Banyak kita temui dan mungkin pernah kita rasakan hal yang sama. Cinta yang muncul dalam hati seseorang tak membuahkan rasa yang sama pada yang ia cintai. Inilah yang akhirnya membuat kekecewaan dalam dirinya. Cinta memang muncul begitu saja dalam hati kita, terkadang kita pun tak menyadari akan hadirnya cinta. Namun kita tak boleh meyalahkan cinta, karena cinta tak pernah salah, kesalahan terletak pada cara kita dalam memahami dan mengekspresikan cinta itu sendiri.
Tak bisa dipungkiri, Cinta tak lepas dari kekasih. Itulah yang dirasakan oleh seorang yang sedang jatuh cinta. Cinta yang ada dalam dirinya seakan membuatnya ingin terus bersama dengannya. “Kata Rumi, hakikat cinta itu menjadi diam” , ujar Ustadz Muhammad Nur Jabir. Seorang yang jatuh cinta, dia akan menyamakan frekuensi dengan kekasihnya. Dia seakan menyukai apa yang kekasihnya sukai.
Dalam dunia tasawuf selalu ada 2, ada pecinta dan ada kekasih. Yang berjalan itu pecinta dan yang diam itu kekasih. Pada akhirnya pecinta akan lebur didalam diri kekasih. “Cinta adalah nyala api yang membakar segalanya kecuali kekasih”
Di dalam kitab 1 bait 10 menegaskan yang telah dijelaskan “Segalanya adalah kekasih pecinta bagi tirei, kehidupan sejati adalah kekasih dan pecinta mati”. Jadi, segalanya adalah kekasih pecinta bagi tirei. Tirei tak punya daya, tirei bergerak karena adanya angin atau ada orang yang menggerakan. Artinya pecinta selalu takluk dihadapan kekasih. Dia tak berdaya dan tak bisa melakukan apapun kecuali kekasih yang menggerakkannya. Kehidupan sejati adalah kekasih dan pecinta mati. Istilah cinta mati ini hanya ada di sufi, yang dimaksud mati disini adalah fana dalam diri kekasih
Ustadz Muhammad Nur Jabir selalu menukil istilah cinta dari Ibnu Farid. Beliau sejalan dengan Ibnu Arabi. Beliau juga menulis pengalaman mistiknya melalui syair-syair. Syair yang selalu beliau kutip yaitu “Jika engkau bukan ahlinya, jangan engkau tenggelam dalam cinta. Karena ketahuilah cinta itu awalnya derita dan akhirnya kematian”.

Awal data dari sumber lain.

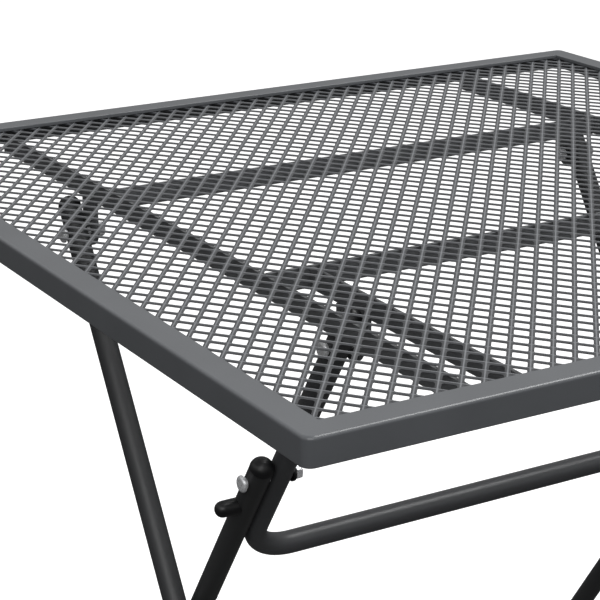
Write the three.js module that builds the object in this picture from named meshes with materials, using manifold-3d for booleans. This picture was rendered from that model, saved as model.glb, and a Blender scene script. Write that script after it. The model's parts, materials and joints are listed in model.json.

Sebab itu yang paling susah diraih adalah kemurnian didalam cinta. Banyak dari kita cinta yang seperti unconditional love, yang tanpa syarat ini banyak orang yang mengingkari. Saking sulit untuk menemukan wujudnya banyak orang yang mengingkari tentang cinta yang benar benar tulus yang tidak mau apa-apa kecuali kekasihnya. Biasanya cinta selalu dinegosikan dengan sesuatu yang bersyarat. Seperti, kalau kamu suka saya, saya suka kamu. Kalau kamu kasih ini, saya kasih itu. Sehingga orang banyak yang mengingkari, kalau pun ada itu hanya di roman-roman.
Dalam kitab pertama matsnawi bait 205-206 menjelaskan bahwa “cinta yang masih berwarna itu bukan cinta namun ketimpangan. Oh andai orang-orang memahami cinta yang berwarna adalah suatu kehinaan. Tak ada orang yang terperangkap dalam derita ini”. Di kitab ini Rumi ingin menjelaskan bahwa cinta tak pernah salah yang salah itu objeknya. Banyak dari kita salah dalam menaruh cinta. Kita terlalu fokus pada seseorang yang dicintai. Tapi lupa bahwa seseorang yang kita cintai adalah manusia yang tak memiliki cinta yang abadi dan akhirnya mereka merasakan kekecewaaan setiap kali mencintai seseorang.
Bicara cinta berarti bicara tentang rasa. Mungkin ada yang rasa bisa dibahasakan, namun berbeda dengan cinta. Tak semua orang bisa mendefinisikan cinta, karena tak semua orang dapat merasakan cinta. “Hanya pecinta yang dicinta yang dapat merasakannya”. Semua realitas ciptaan ini pasti mendapatkan cinta ilahi. Tapi aktif atau tdk itu berada ditangan tuhan
Sebelum berakhirnya acara, Ustadz Muhammad Nur Jabir memberikan sebuah kutipan dari Kitab Matsnawi, kitab 2 bait 1529-1531 yang berbunyi “ Karena cinta segala yang pahit menjadi manis, karena cinta suluh tembaga menjadi emas, karena cinta segala ampas menjadi jernih, karena cinta seluruh derita menemukan penawar, karena cinta raja menjadi hamba”.